Михалков отчаянно злоупотребляет тем, что у него как у режиссера получается. Как поэт-концептуалист, он повторяет слова до тех пор, пока они не теряют всякий смысл — и не приобретают новый, уже комический. Фирменные общие планы под музыку Артемьева с крохотным человечком в глубине кадра, задуманные как распахнутое окно, громоздятся друг на друга, тяжело дыша. Вновь и вновь пароход, нагруженный смыслами так, что чудом не тонет, уплывает в летнее марево. Кто-нибудь раз за разом вглядывается в бинокль. Шаль взмывает на ветру с регулярностью самолетов в аэропорту JFK. Мастер красноречивых деталей, Михалков тщательно вписывает их в каждый миллиметр своего полотна: в трехчасовом фильме некуда встать, не наступив на метафору России.

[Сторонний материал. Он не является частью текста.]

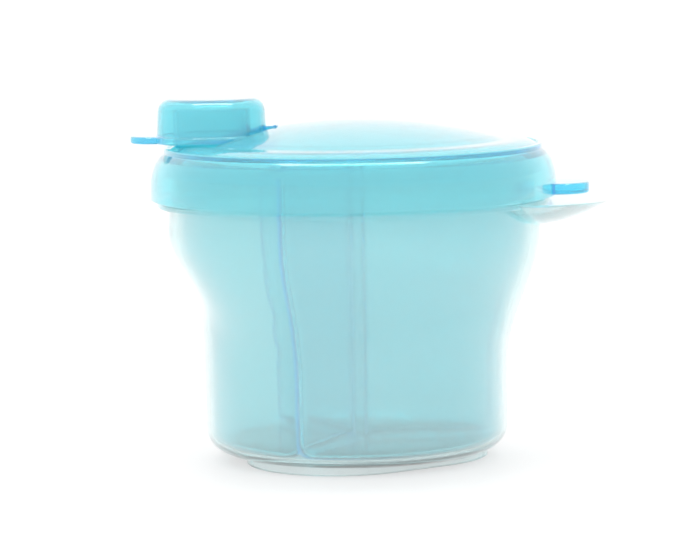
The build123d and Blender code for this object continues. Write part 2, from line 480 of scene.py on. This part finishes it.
# %% [markdown]
# ## The lid
# The lid is a shallow dome on a leaning wall with a short straight skirt. Its outside and its
# hollow are turned as two solids, each with a flat pocket sunk into its dome for the cap, and
# one is cut out of the other. That leaves a wall of even thickness under the pocket too.

# %% Sizes of the lid
lid_edge, skirt_height, skirt_radius = 71.6, 4.6, 55.4
lid_wall, shoulder_in, seat_top = 1.5, 2.0, 86.8
dome_radius, dome_height = 41.4, 5.7
dome_top = seat_top + dome_height
dome_curve = (dome_radius**2 + dome_height**2) / (2 * dome_height)
spout_x, pocket_radius = -38.3, 17.3
pocket_depth = 12
DOME_CUTS = 18


def dome_level(radius):
    return dome_top - dome_curve + sqrt(dome_curve**2 - radius**2)


def lid_solid(inset, bottom, shoulder_round):
    wall, top = skirt_radius - inset, seat_top - inset
    mesh = wire(
        [
            (0, dome_top - inset),
            (dome_radius, top, 0.8),
            (wall - shoulder_in, top, shoulder_round),
            (wall, lid_edge + skirt_height, 1.2),
            (wall, bottom, 0.5),
            (0, bottom),
        ],
        closed=False,
    )
    split_edges(mesh, lambda start, end: start.z > top + 1 or end.z > top + 1, DOME_CUTS)
    for vert in mesh.verts:
        if vert.co.z > top + 0.2:
            vert.co.z = dome_level(vert.co.x) - inset
    return turn(mesh)


def pocket(inset):
    """The pocket's cutter: its floor at the lid's seat, its floor's corner rounded."""
    floor, side = seat_top - inset, pocket_radius + inset
    top = floor + pocket_depth
    mesh = turned([(0, floor), (side, floor, 0.6), (side, top), (0, top)], steps=120)
    return moved(mesh, x=spout_x)


print("dome's curve", round(dome_curve), "mm, dome's top", round(dome_top, 1), "mm")


# %% Hollow the lid
lid = as_object(lid_solid(0, lid_edge, 8.0), "lid_shell")
combine(lid, pocket(0), "DIFFERENCE")
hollow = as_object(lid_solid(lid_wall, lid_edge - 2, 6.8), "lid_hollow")
combine(hollow, pocket(lid_wall), "DIFFERENCE")
combine(lid, as_mesh(hollow), "DIFFERENCE")
print("lid hollowed", len(lid.data.polygons), "faces")

# %% [markdown]
# Under the lid a ring hangs down and grips the cup's collar. Powder leaves through a short spout
# under the cap. Both are turned tubes that sink a little into the lid before they are joined, and
# the spout's bore is cut last, right through.

# %% Ring and spout
ring_bore, ring_wall, ring_depth = 50.4, 1.2, 7.0
ceiling = seat_top - lid_wall
ring = turned(
    [
        (ring_bore, ceiling - ring_depth, 0.4), (ring_bore + ring_wall, ceiling - ring_depth, 0.4),
        (ring_bore + ring_wall, ceiling + 0.5), (ring_bore, ceiling + 0.5),
    ],
    closed=True,
)
combine(lid, ring, "UNION")
spout_radius, spout_wall, spout_height = 9.4, 1.2, 9.4
spout = turned(
    [
        (spout_radius - NEAR, seat_top - 0.5), (spout_radius + spout_wall, seat_top - 0.5),
        (spout_radius + spout_wall, seat_top + spout_height, 0.4),
        (spout_radius - NEAR, seat_top + spout_height, 0.4),
    ],
    closed=True, steps=96,
)
combine(lid, moved(spout, x=spout_x), "UNION")
spout_bore = turned(
    [
        (0, seat_top - 5), (spout_radius, seat_top - 5),
        (spout_radius, seat_top + 2), (0, seat_top + 2),
    ],
    steps=96,
)
combine(lid, moved(spout_bore, x=spout_x), "DIFFERENCE")
print("spout's rim", round(seat_top + spout_height, 1), "mm")

# %% [markdown]
# A finger pushes the lid off by a flat tab. It starts as a block whose two far corners are
# rounded with a wide bevel, and then every edge except those at its root gets a small one.

# %% Finger tab
SHARP_EDGE = radians(50)


def plate(length, width, thickness, corner, edge_round):
    """A flat tab from x = 0, its far corners rounded and then its edges eased."""
    mesh = bmesh.new()
    bmesh.ops.create_cube(
        mesh, size=1,
        matrix=Matrix.Translation((length / 2, 0, thickness / 2))
        @ Matrix.Diagonal((length, width, thickness, 1)),
    )
    far = [
        edge for edge in mesh.edges
        if all(vert.co.x > length - NEAR for vert in edge.verts)
        and abs(edge.verts[0].co.z - edge.verts[1].co.z) > 0.1
    ]
    bmesh.ops.bevel(
        mesh, geom=far, offset=corner, offset_type="OFFSET", affect="EDGES", segments=12,
        profile=0.5, material=-1,
    )
    edges = [
        edge for edge in mesh.edges
        if edge.calc_face_angle() > SHARP_EDGE and max(vert.co.x for vert in edge.verts) > NEAR
    ]
    bmesh.ops.bevel(
        mesh, geom=edges, offset=edge_round, offset_type="OFFSET", affect="EDGES", segments=3,
        profile=0.5, material=-1, clamp_overlap=True,
    )
    return mesh


tab_angle, tab_width, tab_reach, tab_thickness = -6.0, 19.0, 8.9, 3.0
tab_root, tab_level = skirt_radius - lid_wall / 2, lid_edge + 0.6
finger_tab = plate(tab_reach + lid_wall / 2, tab_width, tab_thickness, 8.0, 0.7)
combine(lid, swung(moved(finger_tab, x=tab_root, z=tab_level), tab_angle), "UNION")
print("finger tab", tab_width, "x", tab_thickness, "mm")

# %% [markdown]
# The cap's hinge rolls in a groove beside the pocket. The groove is cut with the same pin that
# later joins the cap, made a little larger all round so that the roll turns freely.

# %% Hinge groove
hinge_x, hinge_z = spout_x + pocket_radius, 90.828
hinge_width, hinge_radius, hinge_clearance = 9.0, 0.7, 0.08


def pin(radius, width):
    mesh = bmesh.new()
    bmesh.ops.create_cone(
        mesh, cap_ends=True, segments=32, radius1=radius, radius2=radius, depth=width
    )
    return moved(swung(mesh, 90, "X"), x=hinge_x, z=hinge_z)


combine(lid, pin(hinge_radius + hinge_clearance, hinge_width + 2 * hinge_clearance), "DIFFERENCE")
finish_piece(lid, aqua, "lid")

# %% [markdown]
# ## The spout cap
# The cap is a small tub turned upside down over the spout. A brim round its foot carries a thumb
# tab in front and, behind, a thin strap that ends in the hinge's roll.

# %% Cap
cap_radius, cap_taper, cap_wall = 15.0, 0.5, 1.2
cap_low, cap_top, brim_width, brim_thickness = 86.9, 98.9, 1.1, 2.0
tub = turned(
    [
        (0, cap_top),
        (cap_radius - cap_taper, cap_top, 3.4),
        (cap_radius, cap_low + brim_thickness, 0.4),
        (cap_radius + brim_width, cap_low + brim_thickness, 0.5),
        (cap_radius + brim_width, cap_low, 0.5),
        (cap_radius - cap_wall, cap_low, 0.3),
        (cap_radius - cap_taper - cap_wall, cap_top - cap_wall, 2.2),
        (0, cap_top - cap_wall),
    ],
    steps=144,
)
cap = as_object(moved(tub, x=spout_x), "spout_cap_tub")
print("cap turned", len(cap.data.polygons), "faces")

# %% Thumb tab and hinge strap
thumb_width, thumb_reach = 13.0, 7.2
thumb_tab = plate(thumb_reach + cap_wall / 2, thumb_width, brim_thickness, 6.2, 0.6)
thumb_root = spout_x - cap_radius + cap_wall / 2
combine(cap, moved(swung(thumb_tab, 180), x=thumb_root, z=cap_low), "UNION")
strap_thickness, strap_shy = 0.9, 0.3
strap_start = spout_x + cap_radius - cap_wall / 2
strap_width = hinge_width - 2 * strap_shy
strap = plate(hinge_x - strap_start, strap_width, strap_thickness, 0.1, 0.1)
combine(cap, moved(strap, x=strap_start, z=hinge_z - strap_thickness / 2), "UNION")
combine(cap, pin(hinge_radius, hinge_width), "UNION")
finish_piece(cap, cap_aqua, "spout_cap")

# %% [markdown]
# ## The table
# The table is a wide white sheet that glows a little, as a light table does, so that the plastic
# is lit from below and behind too. It is a plain disc, so wide that its far edge is lost in the
# white sky.

# %% Table
table_radius = 12.0
table_glow = 0.6
sheet = bmesh.new()
bmesh.ops.create_circle(sheet, cap_ends=True, segments=96, radius=table_radius)
floor = as_object(sheet, "table")
paper = Finish("white table")
fibre = noise(paper, 260.0, 3.0)
paper_shader = paper.node(
    "BsdfPrincipled", None,
    {
        "Base Color": blend(paper, fibre, (0.35, 0.35, 0.35, 1), (0.39, 0.39, 0.39, 1)),
        "Roughness": 0.55 + fibre * 0.1,
        "Emission Color": (1, 1, 1, 1),
        "Emission Strength": table_glow,
    },
)
paper.node("OutputMaterial", None, {"Surface": paper_shader})
floor.data.materials.append(paper.material)
print("table", table_radius, "m")

# %% [markdown]
# ## Light
# A white sky lights the pieces evenly from all sides, and one softbox overhead adds a little
# light from above. Light meets many walls on its way through nested clear pieces, so it is
# allowed many bounces: with few, deep corners and edges turn grey.

# %% Sky and softbox
sky_strength = 1.1
clear_bounces, diffuse_bounces, gap_bounces = 40, 12, 32
sky = bpy.data.worlds.new("white sky")
sky.use_nodes = True
sky.node_tree.nodes["Background"].inputs["Color"].default_value = (1, 1, 1, 1)
sky.node_tree.nodes["Background"].inputs["Strength"].default_value = sky_strength
bpy.context.scene.world = sky


def softbox(name, place, width, depth, power):
    """A rectangle of light that shines straight down."""
    light = bpy.data.lights.new(name, "AREA")
    light.shape = "RECTANGLE"
    light.size, light.size_y, light.energy = width, depth, power
    lamp = bpy.data.objects.new(name, light)
    lamp.location = place
    bpy.context.scene.collection.objects.link(lamp)


softbox("overhead softbox", (0, 0.05, 0.95), 0.75, 0.22, 3.2)
scene = bpy.context.scene
scene.view_settings.view_transform = "Standard"
scene.cycles.max_bounces = clear_bounces
scene.cycles.glossy_bounces = clear_bounces
scene.cycles.transmission_bounces = clear_bounces
scene.cycles.diffuse_bounces = diffuse_bounces
scene.cycles.transparent_max_bounces = gap_bounces
print("sky", sky_strength, "and", clear_bounces, "bounces")

# %% [markdown]
# ## Camera
# A long lens almost a metre away looks slightly down, which keeps the cup's sides near parallel.
# Its small shift slides the view without turning the camera.

# %% Camera
camera_place = (0, -0.9, 0.148)
camera_tilt, camera_roll = radians(90 - 6.5), -0.0165
lens = bpy.data.cameras.new("camera")
lens.lens, lens.sensor_width = 170.2, 36.0
lens.shift_x, lens.shift_y = -0.0073, 0.0156
lens.clip_end = 50.0
camera = bpy.data.objects.new("camera", lens)
camera.matrix_world = (
    Matrix.Translation(camera_place)
    @ Matrix.Rotation(camera_tilt, 4, "X")
    @ Matrix.Rotation(camera_roll, 4, "Z")
)
scene.collection.objects.link(camera)
scene.camera = camera
print("camera", camera_place, "lens", round(lens.lens, 1))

И Михалков легко прощает себе то, что у него как у режиссера сейчас не получается вовсе. Чудовищные, мучительно неловкие шутки. Романтические отношения: игривые пересвистывания и перекашливания в экипаже или ключевой эпизод знакомства в машинном отделении, снятый Владиславом Опельянцем как апофеоз клиповой пошлости. Или эротическая сцена, о которой, пожалуй, молчок: это надо увидеть. Рассвет встречает согрешивших героев краником, из которого медленно выкатываются капельки воды, и саблей, вставленной в ножны. «Вот вам карамелька, прощайте». Мерси.

Боль за отечество покрывает «Солнечный удар» ровным тонким слоем, как шоколадная глазурь. На всех уровнях: и там, где предполагается очаровательная суета, и там, где речь вроде бы идет об ужасе невозможной любви. И там, где автор собрал несколько мифических белогвардейских типажей, обнес их для верности колючей проволокой и заставил прямым текстом произносить подтекст остальных частей: «Какую страну загубили вот этими руками! Как жить, капитан?» Но вместо того чтобы скреплять фильм, эта слабая, ноющая на одной ноте боль разъедает его структуру и разрушает драму. Если, садясь на пароход, ты точно знаешь, как он причалит, что промелькнет за окном и какой фокус покажут в кают-компании, это уже не путешествие, а утомительная поездка. Но совсем печально — идти по расписанию ко дну.